====== SUPPLIED DATA ======

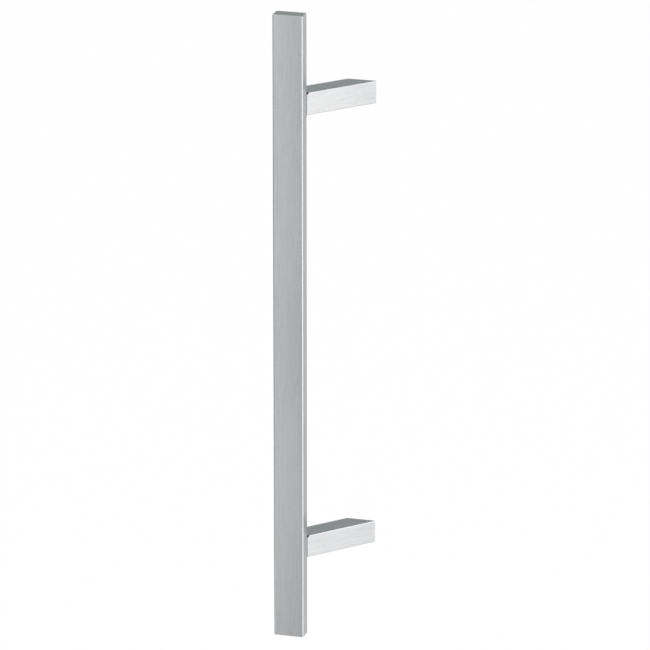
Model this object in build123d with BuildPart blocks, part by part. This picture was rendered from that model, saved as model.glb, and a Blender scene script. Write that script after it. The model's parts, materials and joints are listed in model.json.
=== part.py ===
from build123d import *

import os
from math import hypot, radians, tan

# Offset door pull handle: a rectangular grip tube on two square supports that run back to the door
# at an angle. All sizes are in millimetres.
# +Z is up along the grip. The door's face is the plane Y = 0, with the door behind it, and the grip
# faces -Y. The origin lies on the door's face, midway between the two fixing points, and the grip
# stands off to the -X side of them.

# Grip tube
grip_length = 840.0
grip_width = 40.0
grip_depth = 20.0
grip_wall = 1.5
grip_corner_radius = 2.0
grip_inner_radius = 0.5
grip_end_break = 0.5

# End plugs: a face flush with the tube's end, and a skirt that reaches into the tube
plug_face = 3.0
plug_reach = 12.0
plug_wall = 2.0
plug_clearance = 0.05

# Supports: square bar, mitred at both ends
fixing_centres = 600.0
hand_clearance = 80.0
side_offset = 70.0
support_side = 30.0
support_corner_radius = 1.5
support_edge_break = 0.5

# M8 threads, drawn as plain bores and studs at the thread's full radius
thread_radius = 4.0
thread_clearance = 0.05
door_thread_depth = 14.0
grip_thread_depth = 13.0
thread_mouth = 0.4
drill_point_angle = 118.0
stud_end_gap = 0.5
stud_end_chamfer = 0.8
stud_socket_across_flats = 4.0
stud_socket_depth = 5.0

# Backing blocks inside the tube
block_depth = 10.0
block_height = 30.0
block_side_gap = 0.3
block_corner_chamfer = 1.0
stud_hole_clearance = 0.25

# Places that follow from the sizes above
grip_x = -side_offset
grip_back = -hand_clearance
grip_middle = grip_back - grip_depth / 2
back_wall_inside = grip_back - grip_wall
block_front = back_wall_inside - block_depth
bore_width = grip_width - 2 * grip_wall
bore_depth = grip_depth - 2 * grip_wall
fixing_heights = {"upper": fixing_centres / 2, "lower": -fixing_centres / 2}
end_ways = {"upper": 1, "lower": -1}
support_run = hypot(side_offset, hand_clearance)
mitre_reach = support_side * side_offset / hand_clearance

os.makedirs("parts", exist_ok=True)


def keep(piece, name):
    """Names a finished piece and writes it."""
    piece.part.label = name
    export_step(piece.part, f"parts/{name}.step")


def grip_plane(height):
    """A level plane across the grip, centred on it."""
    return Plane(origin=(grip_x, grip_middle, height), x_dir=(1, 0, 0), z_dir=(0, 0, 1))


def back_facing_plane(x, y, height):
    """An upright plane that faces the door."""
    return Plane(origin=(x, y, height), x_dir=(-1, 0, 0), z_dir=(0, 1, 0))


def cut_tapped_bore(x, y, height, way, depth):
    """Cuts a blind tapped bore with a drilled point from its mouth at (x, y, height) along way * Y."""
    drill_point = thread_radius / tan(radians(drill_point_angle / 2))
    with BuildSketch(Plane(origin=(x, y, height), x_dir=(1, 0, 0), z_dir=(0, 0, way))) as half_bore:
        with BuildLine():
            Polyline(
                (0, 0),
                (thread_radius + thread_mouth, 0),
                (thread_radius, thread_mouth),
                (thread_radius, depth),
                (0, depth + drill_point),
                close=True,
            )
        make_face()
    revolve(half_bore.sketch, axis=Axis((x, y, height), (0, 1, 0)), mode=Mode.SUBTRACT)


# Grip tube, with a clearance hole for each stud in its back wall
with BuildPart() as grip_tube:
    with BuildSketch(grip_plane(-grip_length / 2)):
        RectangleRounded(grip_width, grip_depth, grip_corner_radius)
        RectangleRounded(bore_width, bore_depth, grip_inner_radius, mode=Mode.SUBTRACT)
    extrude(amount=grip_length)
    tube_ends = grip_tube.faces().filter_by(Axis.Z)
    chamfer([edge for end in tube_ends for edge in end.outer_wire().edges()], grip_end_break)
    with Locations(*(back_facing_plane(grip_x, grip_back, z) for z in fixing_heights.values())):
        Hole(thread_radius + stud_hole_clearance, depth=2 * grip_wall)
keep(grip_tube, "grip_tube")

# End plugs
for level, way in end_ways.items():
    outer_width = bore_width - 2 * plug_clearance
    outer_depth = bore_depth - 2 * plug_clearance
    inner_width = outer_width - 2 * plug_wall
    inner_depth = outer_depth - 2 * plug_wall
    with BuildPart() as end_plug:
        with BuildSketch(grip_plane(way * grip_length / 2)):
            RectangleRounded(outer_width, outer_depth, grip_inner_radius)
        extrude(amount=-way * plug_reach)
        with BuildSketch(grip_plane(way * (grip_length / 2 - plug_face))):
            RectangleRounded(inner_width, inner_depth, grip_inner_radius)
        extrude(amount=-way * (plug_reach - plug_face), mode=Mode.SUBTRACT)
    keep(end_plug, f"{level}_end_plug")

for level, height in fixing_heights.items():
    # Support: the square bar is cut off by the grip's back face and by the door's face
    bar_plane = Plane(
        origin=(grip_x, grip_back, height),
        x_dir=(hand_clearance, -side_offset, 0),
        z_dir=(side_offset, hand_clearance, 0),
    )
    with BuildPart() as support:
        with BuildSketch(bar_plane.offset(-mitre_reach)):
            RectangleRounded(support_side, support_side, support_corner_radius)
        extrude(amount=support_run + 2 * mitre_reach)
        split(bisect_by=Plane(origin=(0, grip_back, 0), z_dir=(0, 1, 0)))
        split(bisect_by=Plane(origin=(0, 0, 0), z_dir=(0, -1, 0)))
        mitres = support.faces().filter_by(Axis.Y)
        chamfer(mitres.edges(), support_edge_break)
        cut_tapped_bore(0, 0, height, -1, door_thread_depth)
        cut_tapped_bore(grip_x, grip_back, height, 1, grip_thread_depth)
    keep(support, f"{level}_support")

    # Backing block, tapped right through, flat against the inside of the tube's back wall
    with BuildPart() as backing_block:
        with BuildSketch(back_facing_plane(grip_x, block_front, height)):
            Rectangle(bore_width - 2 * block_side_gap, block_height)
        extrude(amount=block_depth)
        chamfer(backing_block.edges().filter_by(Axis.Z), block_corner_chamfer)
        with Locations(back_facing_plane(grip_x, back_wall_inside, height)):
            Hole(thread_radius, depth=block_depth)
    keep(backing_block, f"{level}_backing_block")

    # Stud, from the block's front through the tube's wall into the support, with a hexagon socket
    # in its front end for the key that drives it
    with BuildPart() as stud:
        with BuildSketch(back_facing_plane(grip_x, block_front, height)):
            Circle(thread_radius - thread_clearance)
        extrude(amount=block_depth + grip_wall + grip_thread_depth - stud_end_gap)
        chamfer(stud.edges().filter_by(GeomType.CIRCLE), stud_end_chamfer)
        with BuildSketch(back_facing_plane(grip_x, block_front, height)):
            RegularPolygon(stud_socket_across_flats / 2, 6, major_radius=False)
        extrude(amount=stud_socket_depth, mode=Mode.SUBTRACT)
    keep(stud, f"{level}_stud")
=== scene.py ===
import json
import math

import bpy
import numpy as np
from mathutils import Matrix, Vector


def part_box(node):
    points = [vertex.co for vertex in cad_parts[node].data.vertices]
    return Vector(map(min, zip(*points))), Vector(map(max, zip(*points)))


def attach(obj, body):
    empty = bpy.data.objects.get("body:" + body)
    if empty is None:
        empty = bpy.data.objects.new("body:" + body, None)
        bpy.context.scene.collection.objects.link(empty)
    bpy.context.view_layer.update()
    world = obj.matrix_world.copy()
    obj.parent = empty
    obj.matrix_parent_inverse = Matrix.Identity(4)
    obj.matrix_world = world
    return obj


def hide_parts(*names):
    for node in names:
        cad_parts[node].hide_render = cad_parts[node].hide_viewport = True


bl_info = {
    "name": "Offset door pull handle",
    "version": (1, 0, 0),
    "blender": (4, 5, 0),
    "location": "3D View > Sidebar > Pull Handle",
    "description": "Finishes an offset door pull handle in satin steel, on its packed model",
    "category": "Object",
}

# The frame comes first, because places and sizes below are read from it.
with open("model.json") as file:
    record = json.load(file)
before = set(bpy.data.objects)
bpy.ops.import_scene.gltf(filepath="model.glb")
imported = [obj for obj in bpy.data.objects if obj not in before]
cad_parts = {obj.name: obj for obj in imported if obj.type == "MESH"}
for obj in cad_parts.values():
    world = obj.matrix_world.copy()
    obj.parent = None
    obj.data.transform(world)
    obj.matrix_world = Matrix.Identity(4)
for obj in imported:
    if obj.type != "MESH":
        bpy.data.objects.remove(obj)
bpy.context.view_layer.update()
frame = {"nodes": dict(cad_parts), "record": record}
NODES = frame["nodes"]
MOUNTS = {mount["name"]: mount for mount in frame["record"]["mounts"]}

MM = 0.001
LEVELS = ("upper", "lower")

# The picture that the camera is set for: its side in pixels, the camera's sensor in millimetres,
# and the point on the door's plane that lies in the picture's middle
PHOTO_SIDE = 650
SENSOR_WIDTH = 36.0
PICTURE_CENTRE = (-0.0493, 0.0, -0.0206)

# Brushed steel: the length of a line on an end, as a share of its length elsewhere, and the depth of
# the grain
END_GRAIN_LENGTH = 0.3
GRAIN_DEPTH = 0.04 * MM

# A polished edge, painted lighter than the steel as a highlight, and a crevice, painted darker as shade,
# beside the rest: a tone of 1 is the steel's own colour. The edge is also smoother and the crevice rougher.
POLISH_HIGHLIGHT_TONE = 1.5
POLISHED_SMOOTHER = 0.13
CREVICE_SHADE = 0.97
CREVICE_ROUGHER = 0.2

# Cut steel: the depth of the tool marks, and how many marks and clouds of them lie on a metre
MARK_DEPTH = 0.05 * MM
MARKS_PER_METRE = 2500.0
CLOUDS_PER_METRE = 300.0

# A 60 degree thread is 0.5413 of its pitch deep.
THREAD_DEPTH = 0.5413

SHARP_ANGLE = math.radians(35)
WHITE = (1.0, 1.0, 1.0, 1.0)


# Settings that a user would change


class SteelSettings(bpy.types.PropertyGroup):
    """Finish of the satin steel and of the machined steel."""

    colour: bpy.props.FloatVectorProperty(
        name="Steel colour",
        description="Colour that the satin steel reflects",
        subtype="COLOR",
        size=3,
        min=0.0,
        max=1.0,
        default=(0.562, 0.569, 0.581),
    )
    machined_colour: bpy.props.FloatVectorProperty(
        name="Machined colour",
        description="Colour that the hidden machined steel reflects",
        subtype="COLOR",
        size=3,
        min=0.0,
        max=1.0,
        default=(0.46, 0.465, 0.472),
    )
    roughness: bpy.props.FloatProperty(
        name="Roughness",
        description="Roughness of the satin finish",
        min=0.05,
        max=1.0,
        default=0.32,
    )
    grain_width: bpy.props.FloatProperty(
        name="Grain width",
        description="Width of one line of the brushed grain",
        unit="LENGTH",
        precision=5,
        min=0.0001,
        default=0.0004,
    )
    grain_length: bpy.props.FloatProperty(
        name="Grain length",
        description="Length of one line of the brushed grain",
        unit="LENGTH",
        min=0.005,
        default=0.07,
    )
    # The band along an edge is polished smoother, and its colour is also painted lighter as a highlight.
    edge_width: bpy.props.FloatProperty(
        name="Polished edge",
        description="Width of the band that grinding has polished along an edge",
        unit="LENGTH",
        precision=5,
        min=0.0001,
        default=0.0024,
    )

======

From the opening line of the data above through the line that contains "# stands off to the -X side of them.", please print each line as it stands and only those lines.

#### RESPONSE:
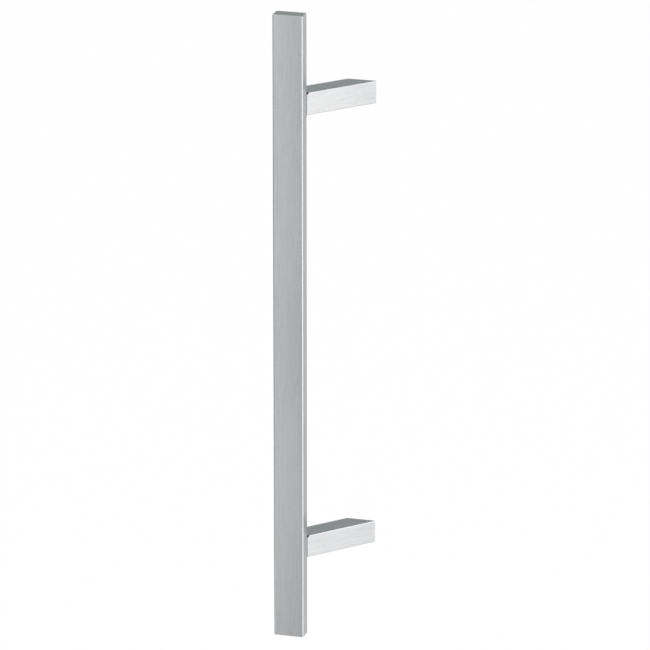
Model this object in build123d with BuildPart blocks, part by part. This picture was rendered from that model, saved as model.glb, and a Blender scene script. Write that script after it. The model's parts, materials and joints are listed in model.json.
=== part.py ===
from build123d import *

import os
from math import hypot, radians, tan

# Offset door pull handle: a rectangular grip tube on two square supports that run back to the door
# at an angle. All sizes are in millimetres.
# +Z is up along the grip. The door's face is the plane Y = 0, with the door behind it, and the grip
# faces -Y. The origin lies on the door's face, midway between the two fixing points, and the grip
# stands off to the -X side of them.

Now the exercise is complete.